Additionally, here’s where the cost savings Medicare Advantage (especially “free” Medicare Advantage) may come back to haunt you. So, very often Medicare Advantage Plans that boast low monthly premiums may have coinsurance for things like chemo (up to 20% of the cost). Most Medicare Supplement Plans would cover the coinsurance for these types of procedures. Medicare Advantage Plans do have out of pocket limits, but these can be thousands of dollars.
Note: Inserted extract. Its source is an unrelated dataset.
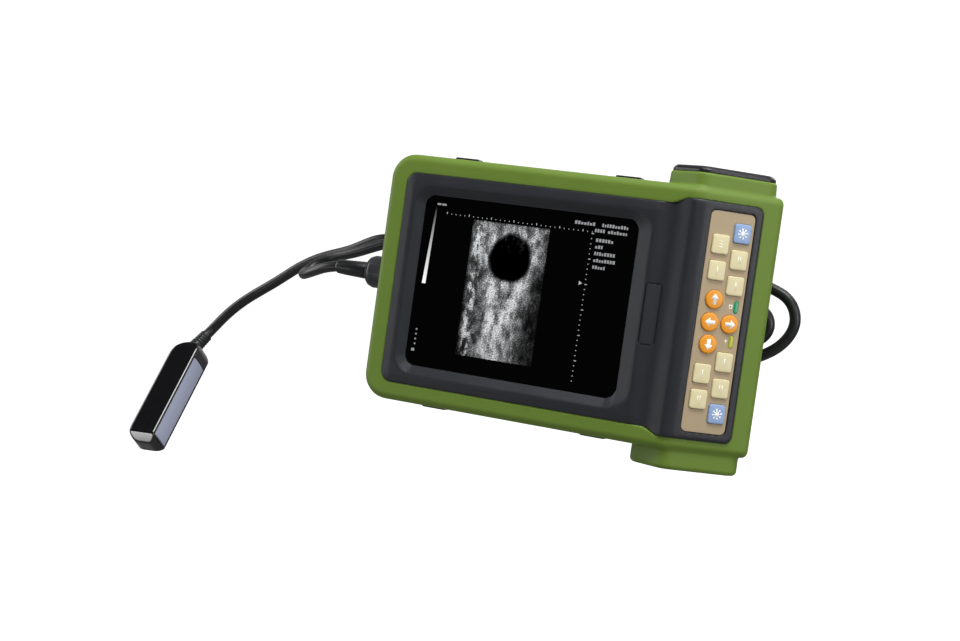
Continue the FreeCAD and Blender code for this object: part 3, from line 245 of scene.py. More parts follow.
def panel_depth(x, y, z):
    """How far the panel's surface lies below the crest plane."""
    outline = panel_outline(x, y, z)
    left_part = 1 - smooth((x - 50.0) / 14.0)
    border = soft_positive(outline + BORDER_WIDTH, 0.3) * BORDER_FALL * left_part
    lip = soft_positive(outline + LIP_WIDTH, 0.5) * LIP_FALL * (1 - left_part)
    right = WINDOW_BOX[1]
    near_x = np.where(x > right, right + (x - right) * BEZEL_STRETCH, x)
    bezel = soft_positive(BEZEL_WIDTH - box(near_x, z, *WINDOW_BOX), 0.3) * BEZEL_FALL
    edges = border + lip + np.maximum(np.minimum(bezel, BEZEL_DEPTH), 0)
    valley = VALLEY_DEPTH * np.where(
        x < VALLEY_X,
        smooth((x - (VALLEY_X - VALLEY_WIDTH)) / VALLEY_WIDTH) ** 1.2,
        1 - smooth((x - VALLEY_X) / VALLEY_WIDTH))
    # soft crease where the valley and the sunk edges meet
    crease = 0.35 * np.exp(-((edges - valley) ** 2) / 1.2)
    return np.maximum(edges, valley) + crease * smooth(np.minimum(edges, valley) / 0.8)


def panel_surface(x, y, z):
    return front_face(x, y, 0.0, PANEL_CREST) + panel_depth(x, y, z)


def front_field(x, y, z):
    surface = panel_surface(x, y, z)
    slab = round_max(surface, panel_outline(x, y, z), 0.5)
    slab = cut(slab, front_face(x, y, 4.9, 3.0))
    field = np.minimum(slab, np.maximum(case_wall(x, y, z), y - parting_y(x)))
    # window opening and the seat of the glass
    window = box(x, z, *WINDOW_BOX)
    field = cut(field, np.maximum(window, y - 12.0))
    field = cut(field, np.maximum(window - 2.5, 3.6 - y))
    # groove and seat of the key overlay, opening behind it
    run, depth = slope_run(x, y), slope_depth(x, y)
    groove = np.maximum(box(run, z, *OVERLAY_GROOVE), np.abs(depth) - 1.6)
    field = cut(field, groove, 0.25)
    field = cut(field, np.maximum(box(run, z, *OVERLAY_OPENING), depth - 12.0))
    # fine groove around the blank plate
    seat = box(plane(x, y, PLATE_NORMAL, PLATE_POINT), z, *PLATE_SEAT)
    return cut(field, np.maximum(np.abs(seat) - 0.28, -surface - 0.85), 0.1)


def plate_field(x, y, z):
    """Blank plate in the valley; follows the panel's own surface."""
    surface = panel_surface(x, y, z)
    plate = box(plane(x, y, PLATE_NORMAL, PLATE_POINT), z, *PLATE_BOX)
    return cut(round_max(plate, surface - 0.05, 0.2), surface + 0.55, 0.1)


# ------------------------------------------------------------------ sleeve, rear case, cap
SLEEVE_BACK_OPENING = (-108.0, 30.0, -62.0, 62.0, 9.0)  # x, z
BACK_TRAY = (-88.0, 8.0, -38.0, 38.0, 6.0)  # x, z
SCREW_X, SCREW_Z = (-101.0, -36.0, 28.0), (57.5, -57.5)
CAP_TOP = 85.6
CAP_RECESS = (62.0, 91.0, 36.0, 48.0, 3.0)  # x, y


def sleeve_field(x, y, z):
    body = case_form(x + 1.6 * smooth((-104.0 - x) / 10.0), y, z)
    ends = end_form(x, y, z)
    field = cut(round_min(body, ends, 1.3), np.minimum(body, ends) + SLEEVE_WALL)
    # openings for the front panel and in the back
    panel = panel_outline(x, y, z) - 0.06
    panel_reach = -(front_face(x, y, RIM_DEPTH, RIM_CREST) + 3.6)
    field = cut(field, np.maximum(panel, panel_reach), 0.45)
    field = cut(field, np.maximum(box(x, z, *SLEEVE_BACK_OPENING), 33.5 - y), 0.6)
    # mouth of the upper end, socket hole
    field = cut(field, np.maximum(end_outline(x, y, SLEEVE_WALL, 6.0), 78.0 - z))
    field = cut(field, np.maximum(disc(y, z, SOCKET_YZ, 11.0), x + 114.0), 0.5)
    height = np.abs(z)
    for x0, x1 in STRAP_SPANS:
        dip = np.maximum(box(x, y, x0 + 1.6, x1 - 1.6, 13.5, 26.5, 2.0), 72.3 - height)
        slot = np.maximum(box(x, y, x0 - 0.06, x1 + 0.06, 16.9, 23.1, 0.4), 70.0 - height)
        field = cut(field, np.minimum(dip, slot), 0.35)
    return field


def rear_field(x, y, z):
    shell = np.maximum(case_wall(x, y, z), parting_y(x) - y)
    neck = np.maximum(end_form(x, y, z) + 3.05, np.abs(z) - 81.2)
    neck = np.maximum(neck, 71.0 - np.abs(z))
    # the battery bay runs through the upper neck and the wall below it
    bay = battery_bay(x, y, 10.6)
    neck = cut(neck, np.maximum(bay, -z))
    field = np.minimum(shell, neck)
    field = cut(field, np.maximum(bay - 1.2, np.maximum(60.0 - z, z - 71.0)))
    # shallow tray and screw seats in the back
    field = cut(field, np.maximum(box(x, z, *BACK_TRAY), 34.2 - y), 0.35)
    for screw_z in SCREW_Z:
        for screw_x in SCREW_X:
            field = cut(field, np.maximum(disc(x, z, (screw_x, screw_z), 3.2), 33.85 - y))
    return cut(field, np.maximum(disc(y, z, SOCKET_YZ, 8.1), x + 112.0))


def cap_field(x, y, z):
    outline = end_outline(x, y, 1.2, 7.8)
    lid = round_max(np.maximum(outline, 82.02 - z), z - CAP_TOP, 0.5)
    lid = round_max(lid, (outline + (z - CAP_TOP) + 1.9) * 0.7071, 0.4)  # chamfer
    plug = np.maximum(np.maximum(battery_bay(x, y, 10.2), 70.0 - z), z - 82.5)
    return cut(np.minimum(lid, plug), np.maximum(box(x, y, *CAP_RECESS), 85.1 - z), 0.2)


# ------------------------------------------------------------------ surface nets
CORNERS = [(i, j, k) for i in (0, 1) for j in (0, 1) for k in (0, 1)]
SLICE = 24  # grid layers sampled at a time
SETTLE_STEPS = 3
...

One more thing to mention: health insurance plans do tend to even out somewhere. So if you’re looking at a plan with very very low monthly premiums or $0 monthly premium, they’re going to make up that money somewhere. Most likely, it will be in the cost sharing.
So What Are My Options?
The effectiveness of Medicare Advantage Plans is determined by your needs, financial concerns and your location! For some people they are a wonderful alternative to Original Medicare. You can view all the options available on Medicare.gov.
Another option is, of course, Medicare Supplement Plans. Based on your location and your financial concerns, you may want to look into this option. Although you may pay a little bit more on a monthly basis, they could end up saving you more money in the long run. You can enroll in a Medicare Supplement Plan year-round.
If after you do your research, you determine a Medicare Advantage Plan is right for you, you can enroll during the annual enrollment period. The AEP is every year from October 15th to December 7th. Please make sure to review your plan on a yearly basis to make sure that it’s still the right plan for you!